#### Stated goal
What lies from the line containing "hide_parts(node)" through the line containing "AIM_Z = 59.5"? Print exactly those lines, with both ends, and no others.

+ + + + +

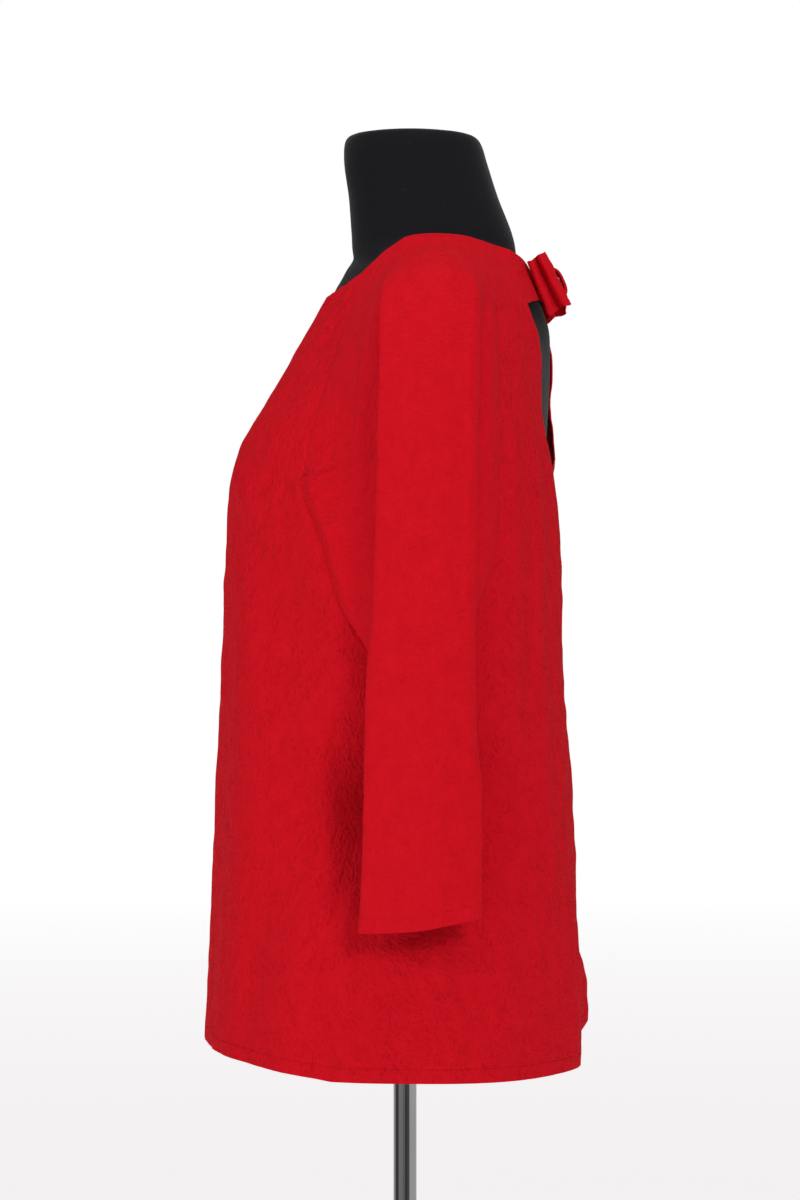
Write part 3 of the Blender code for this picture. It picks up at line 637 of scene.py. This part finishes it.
def make_back(side, creases, seed, flip, material):
    """One back panel: a hem below and along the slit, and seams at the side, the strap and the centre."""
    grid, slit = back_grid()
    round_it = run_along(grid, 1)
    from_edge = round_it[:, -1:] - round_it
    place = np.stack([from_edge + slit, grid[..., 2]], axis=2)
    down = run_along(grid, 0)
    open_here = slit > SEAM
    to_seam = np.minimum(np.minimum(round_it, down + 1), np.where(open_here, FAR, from_edge + 4))
    edge = np.minimum(down[-1:] - down, np.where(open_here, from_edge, FAR))
    lift = relief(place, creases) + puckers(place, seed)
    if side == "right":
        up_the_slit = np.clip((grid[..., 2] - GAPE_FROM) / (GAPE_FULL - GAPE_FROM), 0, 1)
        lift += GAPE * np.exp(-((from_edge / GAPE_WIDTH) ** 2)) * up_the_slit**0.7
    shaped = moved_out(grid, lift, to_seam)
    if side == "right":
        from_flare = (place - (FLARE_PLACE, HEM_BACK)) / FLARE_REACH
        shaped[..., 2] += FLARE_LIFT * np.exp(-np.sum(from_flare**2, axis=2))
        shaped = mirrored(shaped)
    piece = add_piece(f"back_{side}_cloth", [shaped], [place], [edge], CLOTH, material, flip)
    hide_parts(f"back_{side}")
    return piece


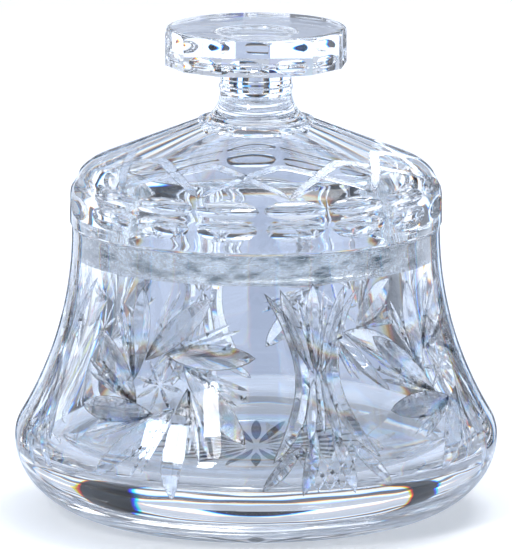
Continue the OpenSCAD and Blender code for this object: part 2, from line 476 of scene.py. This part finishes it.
def make_lid():
    turn_r = HOLLOW_R - HOLLOW_ROUND * (1 - cos(DOME_TURN))
    turn_z = hollow_at(turn_r) - HOLLOW_ROUND * sin(DOME_TURN)
    flat_r = STEM_FOOT_R - 2
    hollow = divided(
        [(0.0, hollow_at(flat_r)), (flat_r, hollow_at(flat_r))]
        + arc(HOLLOW_R - HOLLOW_ROUND, turn_z, HOLLOW_ROUND, HOLLOW_ROUND, DOME_TURN, 0, 14)
        + [(HOLLOW_R, RING_Z + 0.4), (HOLLOW_R + 0.4, RING_Z), (RING_R - 0.5, RING_Z), (RING_R, RING_Z + 0.5)],
        2,
    )
    ring = divided([hollow[-1], (RING_R, LID_Z)], 1.2)
    under = [ring[-1], LID_OUTSIDE[0]]
    top = [LID_OUTSIDE[-1], (LID_OUTSIDE[-1][0], KNOB_Z + 1), (0.0, KNOB_Z + 1)]
    lid = turned("lid_cut", [
        (hollow, POLISHED), (ring, GROUND), (under, POLISHED), (LID_OUTSIDE, POLISHED), (top, POLISHED),
    ])
    cut_away(lid, [lid_prints(), dome_star()])
    combined(lid, "UNION", [make_knob()])
    return lid


# ---------------------------------------------------------------- materials
def glass(name, tint, roughness, waves, wave_size, detail=0.0, stretch=1.0, dark=None, edge_radius=0.0):
    """Clear glass with a faint unevenness of its surface; stretch draws the unevenness out
    into streaks that run round the piece."""
    material = bpy.data.materials.new(name)
    material.use_nodes = True
    nodes, links = material.node_tree.nodes, material.node_tree.links
    shader = nodes["Principled BSDF"]
    shader.inputs["Base Color"].default_value = (*tint, 1)
    shader.inputs["Transmission Weight"].default_value = 1
    shader.inputs["IOR"].default_value = 1.54
    place = nodes.new("ShaderNodeTexCoord")
    scale = nodes.new("ShaderNodeMapping")
    scale.inputs["Scale"].default_value = (1, 1, stretch)
    noise = nodes.new("ShaderNodeTexNoise")
    noise.inputs["Scale"].default_value = 1 / (wave_size * MM)
    noise.inputs["Detail"].default_value = detail
    ramp = nodes.new("ShaderNodeMapRange")
    ramp.inputs["From Min"].default_value = 0.35
    ramp.inputs["From Max"].default_value = 0.65
    ramp.inputs["To Min"].default_value = roughness * 0.5
    ramp.inputs["To Max"].default_value = roughness * 1.5
    bump = nodes.new("ShaderNodeBump")
    bump.inputs["Distance"].default_value = waves * MM
    links.new(place.outputs["Object"], scale.inputs["Vector"])
    links.new(scale.outputs["Vector"], noise.inputs["Vector"])
    links.new(noise.outputs["Fac"], ramp.inputs["Value"])
    links.new(ramp.outputs["Result"], shader.inputs["Roughness"])
    links.new(noise.outputs["Fac"], bump.inputs["Height"])
    links.new(bump.outputs["Normal"], shader.inputs["Normal"])
    if edge_radius:
        edge = nodes.new("ShaderNodeBevel")
        edge.samples = 3
        edge.inputs["Radius"].default_value = edge_radius * MM
        links.new(edge.outputs["Normal"], bump.inputs["Normal"])
    if dark:
        mix = nodes.new("ShaderNodeMix")
        mix.data_type = "RGBA"
        mix.inputs[6].default_value = (*tint, 1)
        mix.inputs[7].default_value = (*dark, 1)
        patches = nodes.new("ShaderNodeTexNoise")
        patches.inputs["Scale"].default_value = 1 / (3 * wave_size * MM)
        patches.inputs["Detail"].default_value = 4
        links.new(scale.outputs["Vector"], patches.inputs["Vector"])
        spread = nodes.new("ShaderNodeMapRange")
        spread.inputs["From Min"].default_value = 0.46
        spread.inputs["From Max"].default_value = 0.64
        links.new(patches.outputs["Fac"], spread.inputs["Value"])
        links.new(spread.outputs["Result"], mix.inputs[0])
        links.new(mix.outputs[2], shader.inputs["Base Color"])
    return material


def finish_glass(ob, body, node, materials):
    """Millimetres to metres, crisp edges round every cut, materials, and its place in the model."""
    mesh = ob.data
    mesh.transform(Matrix.Scale(MM, 4))
    while len(mesh.materials) < len(materials):
        mesh.materials.append(None)
    for i, material in enumerate(materials):
        mesh.materials[i] = material
    shape = bmesh.new()
    shape.from_mesh(mesh)
    for face in shape.faces:
        face.smooth = True
    for edge in shape.edges:
        faces = edge.link_faces
        if len(faces) == 2:
            apart = faces[0].material_index != faces[1].material_index
            edge.smooth = not (apart or edge.calc_face_angle() > math.radians(20))
    shape.to_mesh(mesh)
    shape.free()
    weighted = ob.modifiers.new("normals", "WEIGHTED_NORMAL")
    weighted.keep_sharp = True
    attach(ob, body)
    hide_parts(node)
    print(ob.name, len(mesh.polygons), "faces")


# ---------------------------------------------------------------- camera
DISTANCE = 2.2
ELEVATION = 10.8
FRAME_WIDTH = 127.0
AIM_Z = 59.5


def make_camera():
    data = bpy.data.cameras.new("camera")
    camera = bpy.data.objects.new("camera", data)
    bpy.context.scene.collection.objects.link(camera)
    aim = Vector((0, 0, AIM_Z * MM))
    away = Vector((0, -cos(ELEVATION), sin(ELEVATION)))
    camera.location = aim + away * DISTANCE
    camera.rotation_euler = away.to_track_quat("Z", "Y").to_euler()
    data.sensor_fit = "HORIZONTAL"
    data.sensor_width = 36
    data.lens = 36 * DISTANCE / (FRAME_WIDTH * MM)
    data.clip_end = 20
    bpy.context.scene.camera = camera


# ---------------------------------------------------------------- studio
def math_node(nodes, links, operation, a, b=None):
    node = nodes.new("ShaderNodeMath")
    node.operation = operation
    for socket, value in zip(node.inputs, (a, b)):
        if isinstance(value, (int, float)):
            socket.default_value = value
        elif value is not None:
            links.new(value, socket)
    return node.outputs[0]


def ramp_node(nodes, links, value, low, high, to_low=0.0, to_high=1.0):
    node = nodes.new("ShaderNodeMapRange")
    node.interpolation_type = "SMOOTHSTEP"
    for name, number in (("From Min", low), ("From Max", high), ("To Min", to_low), ("To Max", to_high)):
        node.inputs[name].default_value = number
    links.new(value, node.inputs["Value"])
    return node.outputs["Result"]


CARDS = ((32, 7), (-35, 4), (65, 4), (-70, 4), (100, 5), (-106, 5), (140, 6), (-132, 6), (176, 9))
SHELVES = ((0.15, 0.05, 0.5), (0.26, 0.02, 0.85), (0.40, 0.03, 0.85), (0.58, 0.04, 0.85), (0.80, 0.05, 0.85))
WOBBLE = 0.2
CARD_DEPTH = 0.97
FRINGE = 0.006
FRINGES = (("Red", -FRINGE), ("Green", 0.0), ("Blue", FRINGE))
FLOOR_SEEN = 0.11  # beyond this the glass doesn't see the floor
# painted shade: the floor's grey-lavender colour for every ray but the camera's, so the glass sees the floor shaded
FLOOR_SHADE_FOR_GLASS = {"Red": 0.50, "Green": 0.56, "Blue": 0.68}
PANEL = {"Red": 0.43, "Green": 0.50, "Blue": 0.66}
PANEL_SIZE, FRAME_SIZE, FRAME_DEPTH = 8.5, 15.5, 0.97
HORIZON = {"Red": 1.20, "Green": 1.32, "Blue": 1.55}
SKY = {"Red": 0.90, "Green": 0.97, "Blue": 1.10}
FRONT = 1.1
FLOOR_GLOW = 0.3


def cards_at(nodes, links, turn, shift):
    """How much of a card stands at an angle round the piece, 0 at its back."""
    total = None
    for middle, half in CARDS:
        off = math_node(nodes, links, "SUBTRACT", turn, math.radians(middle) + shift)
        off = math_node(nodes, links, "COSINE", off)
        here = ramp_node(nodes, links, off, cos(half + 0.8), cos(half))
        total = here if total is None else math_node(nodes, links, "MAXIMUM", total, here)
    return total


def make_floor():
    """A near white floor to the camera. To the glass and to bounced light its colour is a painted grey-lavender shade,
    and the glass sees only the part of it that the piece stands on.
    """
    mesh = bpy.data.meshes.new("floor")
    size = 1.6
    mesh.from_pydata([(-size, -size, 0), (size, -size, 0), (size, size, 0), (-size, size, 0)], [], [(0, 1, 2, 3)])
    floor = new_object("floor", mesh)
    material = bpy.data.materials.new("floor")
    material.use_nodes = True
    nodes, links = material.node_tree.nodes, material.node_tree.links
    shader = nodes["Principled BSDF"]
    shader.inputs["Roughness"].default_value = 0.8
    shader.inputs["Specular IOR Level"].default_value = 0.1
    shader.inputs["Emission Color"].default_value = (0.88, 0.94, 1, 1)
    seen = nodes.new("ShaderNodeLightPath").outputs["Is Camera Ray"]
    shader.inputs["Emission Strength"].default_value = FLOOR_GLOW
    mix = nodes.new("ShaderNodeMix")
    mix.data_type = "RGBA"
    # painted shade for every ray but the camera's; the camera gets the near white colour below
    mix.inputs[6].default_value = (FLOOR_SHADE_FOR_GLASS["Red"], FLOOR_SHADE_FOR_GLASS["Green"], FLOOR_SHADE_FOR_GLASS["Blue"], 1)
    mix.inputs[7].default_value = (0.98, 0.98, 0.99, 1)
    links.new(seen, mix.inputs[0])
    links.new(mix.outputs[2], shader.inputs["Base Color"])
    place = nodes.new("ShaderNodeTexCoord")
    away = nodes.new("ShaderNodeVectorMath")
    away.operation = "LENGTH"
    links.new(place.outputs["Object"], away.inputs[0])
    near = ramp_node(nodes, links, away.outputs["Value"], FLOOR_SEEN + 0.02, FLOOR_SEEN)
    clear = nodes.new("ShaderNodeBsdfTransparent")
    blend = nodes.new("ShaderNodeMixShader")
    links.new(math_node(nodes, links, "MAXIMUM", seen, near), blend.inputs[0])
    links.new(clear.outputs[0], blend.inputs[1])
    links.new(shader.outputs[0], blend.inputs[2])
    links.new(blend.outputs[0], nodes["Material Output"].inputs["Surface"])
    mesh.materials.append(material)


def make_light():
    """A white studio as the glass sees it: a grey panel in a dark frame straight behind the piece, dark cards round
    it, and a room in front that is a little brighter. Their edges differ a little for red, green and blue, which gives
    the glass the fringes of its dispersion."""
    world = bpy.data.worlds.new("studio")
    bpy.context.scene.world = world
    world.use_nodes = True
    nodes, links = world.node_tree.nodes, world.node_tree.links
    background = nodes["Background"]
    background.inputs["Strength"].default_value = 1.12
    place = nodes.new("ShaderNodeTexCoord")
    split = nodes.new("ShaderNodeSeparateXYZ")
    links.new(place.outputs["Generated"], split.inputs["Vector"])
    combine = nodes.new("ShaderNodeCombineColor")
    turn = math_node(nodes, links, "ARCTAN2", split.outputs["X"], split.outputs["Y"])
    behind = nodes.new("ShaderNodeVectorMath")
    behind.operation = "DOT_PRODUCT"
    behind.inputs[1].default_value = (0, cos(ELEVATION), -sin(ELEVATION))
    links.new(place.outputs["Generated"], behind.inputs[0])
    off = math_node(nodes, links, "ARCCOSINE", behind.outputs["Value"])
    over = nodes.new("ShaderNodeVectorMath")
    over.operation = "DOT_PRODUCT"
    over.inputs[1].default_value = (0, cos(ELEVATION), sin(ELEVATION))
    links.new(place.outputs["Generated"], over.inputs[0])
    over_panel = ramp_node(nodes, links, over.outputs["Value"], cos(8), cos(7), 1.0, 0.85)
    noise = nodes.new("ShaderNodeTexNoise")
    noise.inputs["Scale"].default_value = 3.5
    noise.inputs["Detail"].default_value = 1.0
    links.new(place.outputs["Generated"], noise.inputs["Vector"])
    wave = math_node(nodes, links, "MULTIPLY", math_node(nodes, links, "SUBTRACT", noise.outputs["Fac"], 0.5), WOBBLE)
    turn = math_node(nodes, links, "ADD", turn, wave)
    front = ramp_node(nodes, links, split.outputs["Y"], 0.1, -0.4, 1.0, FRONT)
    for channel, shift in FRINGES:
        across = cards_at(nodes, links, turn, 2 * shift)
        height = math_node(nodes, links, "ADD", math_node(nodes, links, "ADD", split.outputs["Z"], shift), wave)
        low = ramp_node(nodes, links, height, -0.30, -0.28)
        high = ramp_node(nodes, links, height, 0.72, 0.67)
        dark = math_node(nodes, links, "MULTIPLY", math_node(nodes, links, "MULTIPLY", across, low), high)
        light = math_node(nodes, links, "SUBTRACT", 1.0, math_node(nodes, links, "MULTIPLY", dark, CARD_DEPTH))
        sky = ramp_node(nodes, links, height, 0.05, 0.30, HORIZON[channel], SKY[channel])
        light = math_node(nodes, links, "MULTIPLY", light, sky)
        light = math_node(nodes, links, "MULTIPLY", light, front)
        light = math_node(nodes, links, "MULTIPLY", light, over_panel)
        for middle, half, depth in SHELVES:
            above = math_node(nodes, links, "ABSOLUTE", math_node(nodes, links, "SUBTRACT", height, middle))
            shelf = ramp_node(nodes, links, above, half, half + 0.015, 1 - depth, 1.0)
            light = math_node(nodes, links, "MULTIPLY", light, shelf)
        angle = math_node(nodes, links, "ADD", off, shift)
        size, frame_size = math.radians(PANEL_SIZE), math.radians(FRAME_SIZE)
        frame_here = ramp_node(nodes, links, angle, frame_size + 0.02, frame_size, 1.0, 1 - FRAME_DEPTH)
        light = math_node(nodes, links, "MULTIPLY", light, frame_here)
        panel = ramp_node(nodes, links, angle, size + 0.02, size, 0.0, 1.0)
        lit = math_node(nodes, links, "MULTIPLY", panel, PANEL[channel])
        rest = math_node(nodes, links, "MULTIPLY", math_node(nodes, links, "SUBTRACT", 1.0, panel), light)
        links.new(math_node(nodes, links, "ADD", lit, rest), combine.inputs[channel])
    seen = nodes.new("ShaderNodeLightPath")
    mix = nodes.new("ShaderNodeMix")
    mix.data_type = "RGBA"
    mix.inputs[7].default_value = (1, 1, 1, 1)
    links.new(seen.outputs["Is Camera Ray"], mix.inputs[0])
    links.new(combine.outputs["Color"], mix.inputs[6])
    links.new(mix.outputs[2], background.inputs["Color"])
    for name, place, width, height, energy in (
        ("soft_box", (-0.40, -0.85, 0.62), 0.13, 0.30, 3.6),
        ("top_box", (0.3, 0.1, 1.1), 0.7, 0.5, 4.0),
    ):
        lamp = bpy.data.lights.new(name, "AREA")
        lamp.shape = "RECTANGLE"
        lamp.size, lamp.size_y = width, height
        lamp.energy = energy
        box = new_object(name, lamp)
        box.location = place
        box.rotation_euler = box.location.to_track_quat("Z", "Y").to_euler()


make_camera()
clear = (0.965, 0.98, 1.0)
polished = glass("polished_glass", clear, 0.004, 0.08, 14)
ground = glass("ground_glass", (0.96, 1.0, 1.0), 0.14, 1.1, 2.2, 3, 2.5, dark=(0.10, 0.16, 0.18))
cut = glass("cut_glass", clear, 0.004, 0.008, 4, edge_radius=0.3)
fine = glass("fine_cut_glass", (1.0, 1.0, 1.0), 0.05, 0.004, 4)
slots = (polished, ground, cut, fine)
finish_glass(make_jar(), "jar", "jar", slots)
finish_glass(make_lid(), "lid", "lid", slots)
make_floor()
make_light()
scene = bpy.context.scene
scene.view_settings.view_transform = "Standard"
scene.cycles.max_bounces = 40
scene.cycles.transmission_bounces = 40
scene.cycles.glossy_bounces = 12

+ + + + +

#### Expected answer
    hide_parts(node)
    print(ob.name, len(mesh.polygons), "faces")


# ---------------------------------------------------------------- camera
DISTANCE = 2.2
ELEVATION = 10.8
FRAME_WIDTH = 127.0
AIM_Z = 59.5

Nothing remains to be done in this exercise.